Lockdep is not supper happy about some patch:
https://netdev-3.bots.linux.dev/vmksft-forwarding-dbg/results/42463/38-gre-multipath-nh-res-sh/stderr

---
pw-bot: cr
Kuniyuki Iwashima March 21, 2025, 4:50 p.m. UTC | #2
From: Stanislav Fomichev <stfomichev@gmail.com>
Date: Fri, 21 Mar 2025 07:07:15 -0700
> On 03/20, Kuniyuki Iwashima wrote:
> > IPv6 routing tables are protected by each table's lock and work in
> > the interrupt context, which means we basically don't need RTNL to
> > modify an IPv6 routing table itself.
> > 
> > Currently, the control paths require RTNL because we may need to
> > perform device and nexthop lookups; we must prevent dev/nexthop from
> > going away from the netns.
> > 
> > This, however, can be achieved by RCU as well.
> > 
> > If we are in the RCU critical section while adding an IPv6 route,
> > synchronize_net() in netif_change_net_namespace() and
> > unregister_netdevice_many_notify() guarantee that the dev will not be
> > moved to another netns or removed.
> > 
> > Also, nexthop is guaranteed not to be freed during the RCU grace period.
> > 
> > If we care about a race between nexthop removal and IPv6 route addition,
> > we can get rid of RTNL from the control paths.
> > 
> > Patch 1 moves a validation for RTA_MULTIPATH earlier.
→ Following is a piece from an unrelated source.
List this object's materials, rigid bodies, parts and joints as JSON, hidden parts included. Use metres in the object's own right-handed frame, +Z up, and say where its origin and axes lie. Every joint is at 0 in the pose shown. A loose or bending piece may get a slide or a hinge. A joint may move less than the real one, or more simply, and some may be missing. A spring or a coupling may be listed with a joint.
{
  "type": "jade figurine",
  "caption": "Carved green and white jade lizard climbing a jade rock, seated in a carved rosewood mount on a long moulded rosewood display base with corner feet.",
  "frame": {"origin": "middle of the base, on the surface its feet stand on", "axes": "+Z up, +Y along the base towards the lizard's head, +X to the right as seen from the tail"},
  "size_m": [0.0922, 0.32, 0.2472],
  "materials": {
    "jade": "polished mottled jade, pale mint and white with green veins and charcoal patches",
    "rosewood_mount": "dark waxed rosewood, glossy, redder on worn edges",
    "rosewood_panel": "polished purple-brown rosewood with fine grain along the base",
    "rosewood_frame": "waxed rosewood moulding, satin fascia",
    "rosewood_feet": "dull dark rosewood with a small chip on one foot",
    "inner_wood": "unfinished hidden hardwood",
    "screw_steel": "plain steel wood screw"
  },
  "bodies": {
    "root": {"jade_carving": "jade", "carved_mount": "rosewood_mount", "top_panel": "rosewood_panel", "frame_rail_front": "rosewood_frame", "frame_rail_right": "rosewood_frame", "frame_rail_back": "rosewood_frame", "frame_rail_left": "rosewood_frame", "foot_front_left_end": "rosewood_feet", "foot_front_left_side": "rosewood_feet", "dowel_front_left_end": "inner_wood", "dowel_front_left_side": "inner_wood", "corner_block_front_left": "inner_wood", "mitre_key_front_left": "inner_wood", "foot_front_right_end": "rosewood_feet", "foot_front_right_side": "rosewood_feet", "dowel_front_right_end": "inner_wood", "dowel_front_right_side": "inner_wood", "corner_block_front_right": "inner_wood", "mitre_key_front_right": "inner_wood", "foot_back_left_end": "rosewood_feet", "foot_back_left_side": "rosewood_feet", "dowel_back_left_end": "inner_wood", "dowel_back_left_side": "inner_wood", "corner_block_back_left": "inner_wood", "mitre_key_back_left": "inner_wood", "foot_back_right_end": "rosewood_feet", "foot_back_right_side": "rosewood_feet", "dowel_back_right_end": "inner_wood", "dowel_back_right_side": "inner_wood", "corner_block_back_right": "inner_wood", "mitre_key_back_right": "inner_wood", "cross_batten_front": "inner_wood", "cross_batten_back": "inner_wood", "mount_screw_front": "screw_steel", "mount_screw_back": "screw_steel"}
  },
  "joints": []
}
> > Patch 2 removes RTNL for SIOCDELRT and RTM_DELROUTE.
> > Patch 3 ~ 10 move validation and memory allocation earlier.
> > Patch 11 prevents a race between two requests for the same table.
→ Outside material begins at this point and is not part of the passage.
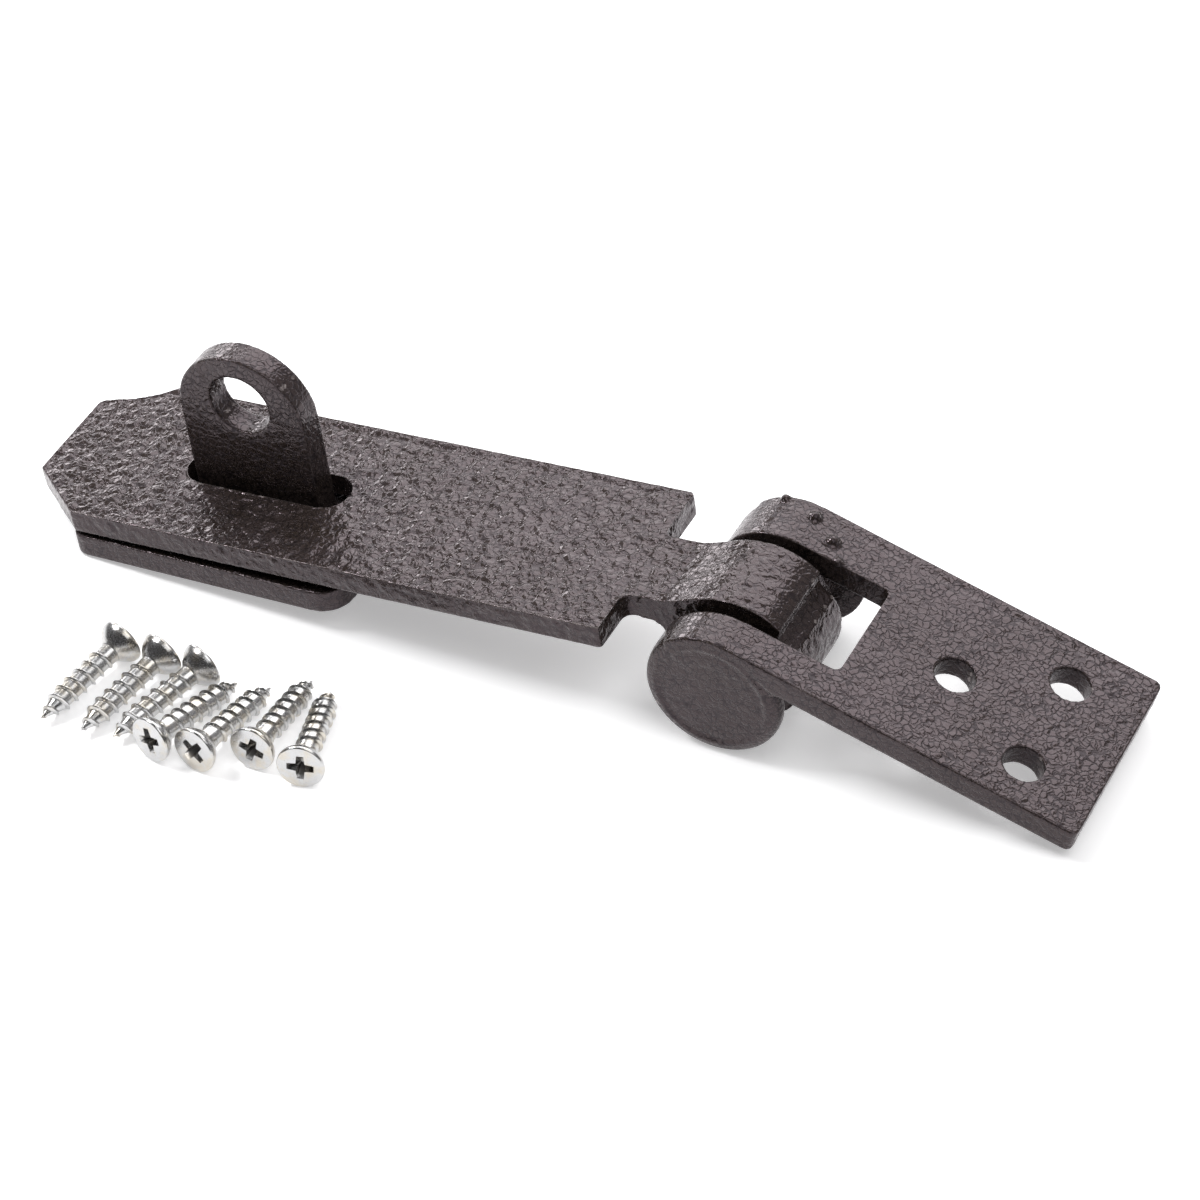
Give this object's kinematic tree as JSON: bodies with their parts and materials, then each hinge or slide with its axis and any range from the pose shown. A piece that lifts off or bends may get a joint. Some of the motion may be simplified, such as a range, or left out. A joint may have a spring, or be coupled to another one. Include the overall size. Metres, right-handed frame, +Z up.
{
  "type": "hasp and staple",
  "caption": "Heavy flat-bar hasp with a rolled-knuckle hinge, shown open over its padlock staple, with loose countersunk wood screws.",
  "frame": {"origin": "middle of the footprint of the whole set, on the floor it stands on", "axes": "+Z up; +X along the hasp from its nose to the hinge leaf; +Y away from the loose screws"},
  "size_m": [0.2038, 0.0798, 0.041],
  "materials": {
    "hammered_paint": "dark brown-grey hammered enamel with a metallic sheen and bright wear on the edges",
    "zinc": "bright zinc plate with a faint yellow tint"
  },
  "bodies": {
    "staple": {"staple_plate": "hammered_paint", "staple_loop": "hammered_paint"},
    "hasp": {"hasp_strap": "hammered_paint"},
    "leaf": {"hinge_leaf": "hammered_paint", "hinge_pin": "hammered_paint"},
    "screw_1": {"screw_1": "zinc"},
    "screw_2": {"screw_2": "zinc"},
    "screw_3": {"screw_3": "zinc"},
    "screw_4": {"screw_4": "zinc"},
    "screw_5": {"screw_5": "zinc"},
    "screw_6": {"screw_6": "zinc"},
    "screw_7": {"screw_7": "zinc"}
  },
  "joints": [
    {"name": "hasp_off_staple", "type": "slide", "parent": "staple", "child": "hasp", "axis": [-0.0994, 0, 0.995], "range_m": [0, 0.036]},
    {"name": "hasp_hinge", "type": "hinge", "parent": "hasp", "child": "leaf", "pos_m": [0.03635, 0.01974, 0.0125], "axis": [0, 1, 0], "range_deg": [-130, 164]},
    {"name": "screw_1_pick_up", "type": "slide", "parent": "staple", "child": "screw_1", "axis": [0, 0, 1], "range_m": [0, 0.03]},
    {"name": "screw_2_pick_up", "type": "slide", "parent": "staple", "child": "screw_2", "axis": [0, 0, 1], "range_m": [0, 0.03]},
    {"name": "screw_3_pick_up", "type": "slide", "parent": "staple", "child": "screw_3", "axis": [0, 0, 1], "range_m": [0, 0.03]},
    {"name": "screw_4_pick_up", "type": "slide", "parent": "staple", "child": "screw_4", "axis": [0, 0, 1], "range_m": [0, 0.03]},
    {"name": "screw_5_pick_up", "type": "slide", "parent": "staple", "child": "screw_5", "axis": [0, 0, 1], "range_m": [0, 0.03]},
    {"name": "screw_6_pick_up", "type": "slide", "parent": "staple", "child": "screw_6", "axis": [0, 0, 1], "range_m": [0, 0.03]},
    {"name": "screw_7_pick_up", "type": "slide", "parent": "staple", "child": "screw_7", "axis": [0, 0, 1], "range_m": [0, 0.03]}
  ]
}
> > Patch 12 prevents the race mentioned above.
> > Patch 13 removes RTNL for SIOCADDRT and RTM_NEWROUTE.
> > 
> > 
> > Test:
> > 
> > The script [0] lets each CPU-X create 100000 routes on table-X in a
> > batch.
> > 
> > On c7a.metal-48xl EC2 instance with 192 CPUs,
> > 
> > With this series:
> > 
> >   $ sudo ./route_test.sh
> >   start adding routes
> >   added 19200000 routes (100000 routes * 192 tables).
> >   Time elapsed: 189154 milliseconds.
> > 
> > Without series:
> > 
> >   $ sudo ./route_test.sh
> >   start adding routes
> >   added 19200000 routes (100000 routes * 192 tables).
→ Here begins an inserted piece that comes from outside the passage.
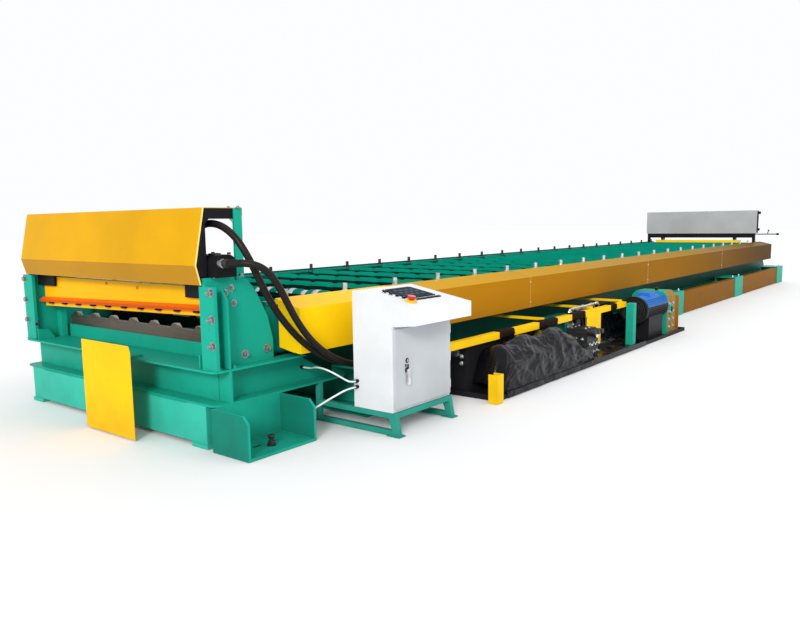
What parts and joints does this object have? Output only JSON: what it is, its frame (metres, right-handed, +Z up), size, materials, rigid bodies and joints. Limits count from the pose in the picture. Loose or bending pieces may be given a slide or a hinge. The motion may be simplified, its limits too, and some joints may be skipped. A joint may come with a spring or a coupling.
{
  "type": "roll forming machine",
  "caption": "Long roof panel roll forming machine with covered roll bed, hydraulic profile shear under a folded hood, side drive and a sloping control cabinet.",
  "frame": {"origin": "on the floor under the middle cross sleeper, on the centre line of the roll bed", "axes": "+X along the bed from the shear at the outlet to the infeed end, -Y the operator side with the cabinet, +Z up"},
  "size_m": [11.585, 2.653, 1.157],
  "materials": {
    "green": "smooth machine enamel",
    "dark_green": "smooth machine enamel",
    "yellow": "smooth machine enamel",
    "ochre": "smooth machine enamel",
    "orange": "smooth machine enamel",
    "grey_sheet": "satin",
    "black_metal": "satin",
    "blue_paint": "smooth",
    "white_paint": "powder coat",
    "tool_steel": "ground and darkened",
    "zinc": "zinc plated",
    "chrome": "polished",
    "black_iron": "machined",
    "screen": "glossy",
    "red_plastic": "glossy",
    "yellow_plastic": "glossy",
    "soft_plastic": "creased sheet",
    "hose_rubber": "matte",
    "white_cable": "smooth"
  },
  "bodies": {
    "frame": {"bed_rails": "dark_green", "bed_sleepers": "green", "kick_panels": "ochre", "side_walls": "green", "cap_bars": "green", "bearing_blocks": "black_iron", "upper_rolls": "green", "lower_rolls": "chrome", "tie_bars": "green", "adjusting_screws": "zinc", "front_cover": "yellow", "side_cover_near": "ochre", "side_cover_far": "ochre", "shear_base_frame": "green", "shear_skirt": "green", "foot_bracket": "green", "shear_cheek_near": "green", "shear_cheek_far": "green", "shear_crosshead": "green", "shear_cylinders": "black_metal", "lower_die": "tool_steel", "blade_guides": "black_metal", "guide_columns": "green", "die_support": "green", "drop_plate": "yellow", "shear_hood": "yellow", "hood_ends": "black_metal", "hood_posts": "green", "infeed_panel": "grey_sheet", "infeed_frame": "black_metal", "infeed_bar": "yellow", "infeed_lever": "black_metal", "cabinet_body": "white_paint", "control_screen": "screen", "stop_ring": "yellow_plastic", "cabinet_stand": "green", "drip_tray": "black_metal", "oil_tank": "black_metal", "soft_cover": "soft_plastic", "valve_block": "zinc", "drive_motor": "blue_paint", "drive_gearbox": "green", "guard_rail": "yellow", "end_guards": "ochre", "guard_post": "yellow", "drive_post": "green", "hose_ports": "zinc", "cable_glands": "black_metal", "hose_upper": "hose_rubber", "hose_lower": "hose_rubber", "cable_upper": "white_cable", "cable_lower": "white_cable"},
    "shear_blade": {"blade_beam": "yellow", "clamp_bar": "orange", "upper_blade": "tool_steel", "cylinder_rods": "chrome"},
    "cabinet_door_leaf": {"cabinet_door": "white_paint"},
    "handle": {"door_handle": "chrome"},
    "stop_head": {"stop_button": "red_plastic"}
  },
  "joints": [
    {"name": "shear_stroke", "type": "slide", "parent": "frame", "child": "shear_blade", "axis": [0, 0, 1], "range_m": [-0.082, 0]},
    {"name": "cabinet_door_hinge", "type": "hinge", "parent": "frame", "child": "cabinet_door_leaf", "pos_m": [-4.829, -1.4385, 0.33], "axis": [0, 0, 1], "range_deg": [0, 110]},
    {"name": "door_handle_turn", "type": "hinge", "parent": "cabinet_door_leaf", "child": "handle", "pos_m": [-5.204, -1.4485, 0.318], "axis": [0, -1, 0], "range_deg": [0, 90]},
    {"name": "stop_press", "type": "slide", "parent": "frame", "child": "stop_head", "axis": [0, 0.1855, -0.9826], "range_m": [0, 0.004], "stiffness_N_per_m": 2500}
  ]
}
> >   Time elapsed: 62531 milliseconds.
> > 
> > I changed the number of routes (1000 ~ 100000 per CPU/table) and
> > constantly saw it complete 3x faster with this series.
> > 
> > 
> > [0]
> > #!/bin/bash
> > 
> > mkdir tmp
> > 
> > NS="test"
> > ip netns add $NS
> > ip -n $NS link add veth0 type veth peer veth1
> > ip -n $NS link set veth0 up
> > ip -n $NS link set veth1 up
> > 
> > TABLES=()
> > for i in $(seq $(nproc)); do
> >     TABLES+=("$i")
> > done
> > 
> > ROUTES=()
> > for i in {1..100}; do
> >     for j in {1..1000}; do
> > 	ROUTES+=("2001:$i:$j::/64")
> >     done
> > done
> > 
> > for TABLE in "${TABLES[@]}"; do
> >     FILE="./tmp/batch-table-$TABLE.txt"
> >     > $FILE
> >     for ROUTE in "${ROUTES[@]}"; do
> >         echo "route add $ROUTE dev veth0 table $TABLE" >> $FILE
> >     done
> > done
> > 
> > echo "start adding routes"
> > 
> > START_TIME=$(date +%s%3N)
> > for TABLE in "${TABLES[@]}"; do
> >     ip -n $NS -6 -batch "./tmp/batch-table-$TABLE.txt" &
> > done
> > 
> > wait
> > END_TIME=$(date +%s%3N)
> > ELAPSED_TIME=$((END_TIME - START_TIME))
> > 
> > echo "added $((${#ROUTES[@]} * ${#TABLES[@]})) routes (${#ROUTES[@]} routes * ${#TABLES[@]} tables)."
> > echo "Time elapsed: ${ELAPSED_TIME} milliseconds."
> > echo $(ip -n $NS -6 route show table all | wc -l)  # Just for debug
> > 
> > ip netns del $NS
> > rm -fr ./tmp/
> 
> Lockdep is not supper happy about some patch:
> https://netdev-3.bots.linux.dev/vmksft-forwarding-dbg/results/42463/38-gre-multipath-nh-res-sh/stderr

Looks like I need to extend the RCU critical section in
ip6_route_del() in patch 2:

---8<---
diff --git a/net/ipv6/route.c b/net/ipv6/route.c
index d1d60415d1aa..b6434532858f 100644
--- a/net/ipv6/route.c
+++ b/net/ipv6/route.c
@@ -4104,9 +4104,9 @@ static int ip6_route_del(struct fib6_config *cfg,
 			if (rt->nh) {
 				if (!fib6_info_hold_safe(rt))
 					continue;
-				rcu_read_unlock();
 
-				return __ip6_del_rt(rt, &cfg->fc_nlinfo);
+				err =  __ip6_del_rt(rt, &cfg->fc_nlinfo);
+				break;
 			}
 			if (cfg->fc_nh_id)
 				continue;
@@ -4121,13 +4121,13 @@ static int ip6_route_del(struct fib6_config *cfg,
 				continue;
 			if (!fib6_info_hold_safe(rt))
 				continue;
-			rcu_read_unlock();
 
 			/* if gateway was specified only delete the one hop */
 			if (cfg->fc_flags & RTF_GATEWAY)
-				return __ip6_del_rt(rt, &cfg->fc_nlinfo);
-
-			return __ip6_del_rt_siblings(rt, cfg);
+				err = __ip6_del_rt(rt, &cfg->fc_nlinfo);
+			else
+				err = __ip6_del_rt_siblings(rt, cfg);
+			break;
 		}
 	}
 	rcu_read_unlock();
---8<---

Thanks!